For a productivity setup, IPS also solves a practical ergonomics problem. If you use a laptop plus a portable smart screen, a vertical side monitor, or a dual-display desk, you rarely view every screen perfectly straight on. IPS makes those imperfect angles less punishing. That means fewer micro-adjustments, less second-guessing over colors, and a cleaner workflow when comparing documents, dashboards, images, or game footage.

For creative users, IPS is not automatically perfect. You still need to check color-space coverage, factory calibration claims, brightness, uniformity, and whether the monitor supports the workflow you care about. As a practical benchmark, Delta E below 2 is preferred for color-critical work, while strong DCI-P3 coverage is a good target for modern HDR and creative workflows.
The Practical Buying Rule
If your work or entertainment depends on color staying stable, buy IPS, OLED, or another image-quality-focused technology rather than hoping a premium TN will behave like one. If your priority is pure esports speed, especially at very high refresh rates, TN can still be a disciplined value choice.

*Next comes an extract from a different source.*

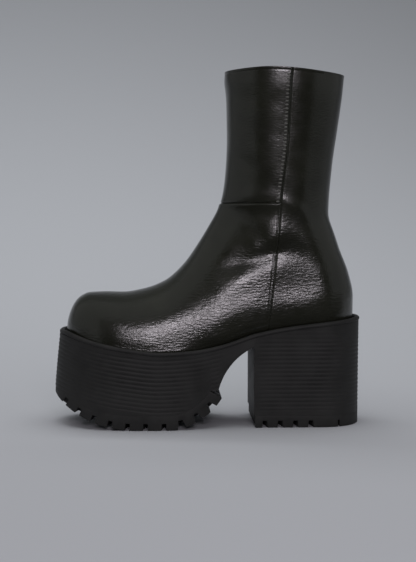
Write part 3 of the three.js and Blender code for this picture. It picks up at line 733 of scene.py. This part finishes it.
def moulded_rubber(colour, name, roughness, gloss=0.22):
    """Black moulded rubber with a fine tooth, a little dusty."""
    colour = tuple(colour)
    material, tree, shader = new_material(name, colour, roughness)
    shader.inputs["Specular IOR Level"].default_value = gloss
    dust = object_noise(tree, scale=60.0, detail=5.0)
    mottle_and_painted_shade(tree, shader, remapped(tree, dust, *NOISE_SPAN), colour, 0.85, 1.25)
    dull = remapped(
        tree, dust, *NOISE_SPAN, to_low=roughness - 0.07, to_high=roughness + 0.08,
    )
    tree.links.new(dull, shader.inputs["Roughness"])
    tooth = object_noise(tree, scale=1500.0, detail=2.0)
    bumped(tree, shader, tooth, strength=0.12, distance=0.0003)
    return material


# the thread's pale grey is partly a painted highlight of the puckered leather beside the seam
def thread_with_painted_highlight(colours):
    material, tree, shader = new_material("thread_with_painted_highlight", tuple(colours.thread_and_highlight), roughness=0.5)
    twist = object_noise(tree, scale=2200.0, detail=2.0, stretch=(1, 1, 3))
    bumped(tree, shader, twist, strength=0.3, distance=0.0002)
    return material


# ------------------------------------------------------------------ operators

class BOOT_OT_upper(bpy.types.Operator):
    """Lays the leather over the last, with its seams and creases, and gives it a wall"""

    bl_idname = "boot.upper"
    bl_label = "Leather upper"

    def execute(self, context):
        sizes = context.scene.boot_sizes
        colours = context.scene.boot_colours
        places = even_sections(sizes.rings)
        around = np.linspace(0, 1, sizes.around + 1)
        s, t = np.meshgrid(places, around, indexing="ij")
        piece = grid_piece("boot_upper", last_points(s, t))
        for name, values in (("row", s), ("turn", t)):
            layer = piece.data.attributes.new(name, "FLOAT", "POINT")
            layer.data.foreach_set("value", values.astype(np.float32).ravel())
        subdivide_near(piece, beside_seams, FINER_CUTS)
        skin = last_points(read_layer(piece, "row"), read_layer(piece, "turn"))
        piece.data.vertices.foreach_set("co", (skin * MM).astype(np.float32).ravel())
        close_doubles(piece)
        skin = read_points(piece)
        normal = read_normals(piece)
        centre = np.stack([skin[:, 0], centre_line(skin[:, 0]), skin[:, 2]], -1)
        if float(np.sum(normal * (skin - centre))) < 0:
            raise RuntimeError("the upper faces inwards")
        skin = skin + normal * relief(skin, sizes)[:, None]
        piece.data.vertices.foreach_set("co", (skin * MM).astype(np.float32).ravel())
        for name in ("row", "turn"):
            piece.data.attributes.remove(piece.data.attributes[name])
        wall = piece.modifiers.new("wall", "SOLIDIFY")
        wall.thickness = sizes.wall
        wall.offset = -1
        wall.use_rim = True
        wall.material_offset = 1
        wall.material_offset_rim = 0
        finish_piece(piece, [boot_leather(colours), boot_lining(colours)], "leather", "upper")
        apply_modifiers(piece)
        smooth_by_angle(piece, LEATHER_ANGLE)
        deselect()
        return {"FINISHED"}


class BOOT_OT_stitches(bpy.types.Operator):
    """Sews the row of stitches beside the side seam, each one a short raised oval of pale thread,
    whose paleness is partly a painted highlight of the puckered leather
    """

    bl_idname = "boot.stitches"
    bl_label = "Side stitches"

    def execute(self, context):
        sizes = context.scene.boot_sizes
        colours = context.scene.boot_colours
        skin, outward = seam_samples(sizes)
        count = int((STITCHED_TO - STITCHED_FROM) / STITCH_PITCH)
        ticks = []
        for i in range(count):
            height = STITCHED_FROM + (i + 0.5) * STITCH_PITCH
            place, normal = on_skin(
                skin, outward, float(seam_x(height)) - STITCH_SETBACK, height,
            )
            deselect()
            bpy.ops.mesh.primitive_uv_sphere_add(
                segments=8, ring_count=5, radius=1, location=(0, 0, 0),
            )
            tick = context.object
            tick.scale = [half * MM for half in STITCH_HALVES]
            bpy.ops.object.transform_apply(location=False, rotation=False, scale=True)
            tick.rotation_mode = "QUATERNION"
            tick.rotation_quaternion = Vector((0, -1, 0)).rotation_difference(Vector(normal))
            tick.location = Vector(place) * MM + Vector(normal) * STITCH_PROUD * MM
            bpy.ops.object.transform_apply(location=True, rotation=True, scale=True)
            ticks.append(tick)
        deselect()
        for tick in ticks:
            tick.select_set(True)
        context.view_layer.objects.active = ticks[0]
        bpy.ops.object.join()
        piece = context.object
        piece.name = "side_stitches"
        smooth_by_angle(piece, STITCH_ANGLE)
        finish_piece(piece, [thread_with_painted_highlight(colours)], "leather")
        return {"FINISHED"}


def seam_samples(sizes):
    """Points of the outer side and which way they face, for laying stitches on it."""
    s, t = np.meshgrid(np.linspace(*SAMPLE_ROWS), np.linspace(*SAMPLE_TURNS), indexing="ij")
    skin = last_points(s, t)
    normal = np.cross(np.gradient(skin, axis=0), np.gradient(skin, axis=1))
    normal /= np.maximum(np.linalg.norm(normal, axis=-1, keepdims=True), 1e-9)
    normal *= np.where(normal[..., 1:2] > 0, -1, 1)
    skin = skin + normal * relief(skin, sizes)[..., None]
    return skin.reshape(-1, 3), normal.reshape(-1, 3)


def on_skin(skin, outward, x, z):
    """The nearest sample's place and facing, moved to this x and height."""
    i = int(np.argmin((skin[:, 0] - x) ** 2 + (skin[:, 2] - z) ** 2))
    return (x, float(skin[i, 1]), z), outward[i]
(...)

For most buyers, the better question is not “Which panel is best?” but “Which mistake would cost me more?” A designer who buys TN may lose confidence in every color decision. A competitive FPS player who buys a beautiful but slower screen may lose the motion clarity they care about. A hybrid user who writes, edits, games, and streams will usually get more value from a 2K IPS display such as the KTC 24”/27” 2K IPS 100Hz Home & Office Monitor丨H27T27 than from paying extra for TN and expecting IPS-like color.
Final Verdict
TN panels cannot match IPS color accuracy at high price points because the limitation is structural, not just budget-related. Choose TN when every millisecond matters and you sit dead center; choose IPS when you want speed with dependable color, cleaner viewing angles, and a screen that supports more than one kind of work or play.